Worst of all was one particular sermon that my husband and I will never forget. The senior pastor went up to the podium and said, "If you hear a small voice inside telling you that these things are not right, you need to turn that voice off."

A pastor of a Charismatic denomination, telling people not to listen to that still small voice within, the one we had been taught was the voice of the Holy Spirit Himself!

We agonized. We studied. We prayed. We sat down with the pastor to talk and ended the conversation still unconvinced. And finally, we left.

At that point, we were not in very good shape. We second-guessed everything. We felt comfortable no where. We didn’t trust anybody.

Thank God for liturgy!

In liturgy, we had the comfort of hearing the Word of God read from the Bible, and we knew it was the Word of God because there had been many, many centuries of Christianity to prove that these words bore "good fruit" -- the one test we had left that we felt we could count on.

In liturgy, we had the comfort of knowing that millions of other people had gathered to hear the same words, delivered in the same way, ever since the beginning of Christianity. There wasn't any "new work" going on -- it was the same, wonderful, holy Work that Christ had wrought on the Cross so long ago.

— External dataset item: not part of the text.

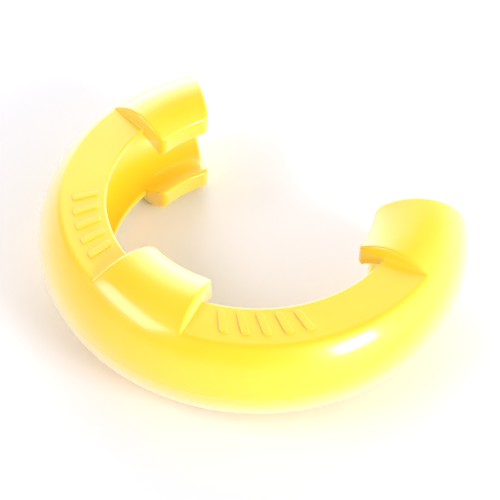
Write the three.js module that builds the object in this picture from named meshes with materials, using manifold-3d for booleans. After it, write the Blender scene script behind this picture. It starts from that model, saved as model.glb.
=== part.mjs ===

We attended an English-speaking Russian Orthodox church for a while, but that didn't seem to be a good fit for us. We landed in an Anglican church -- a small group of people, all "refugees" from various denominations. The priest was a former Southern Baptist. The deacon came from Evangelical Lutherans. We took our seats among former Episcopalians who saw their church take on a politically left agenda, former Methodists who wanted something more than the "feel good" sermons they had been getting, and so on. We learned a whole new way to worship the Lord that felt safe and holy. And we waited for God to show us what would be the next thing.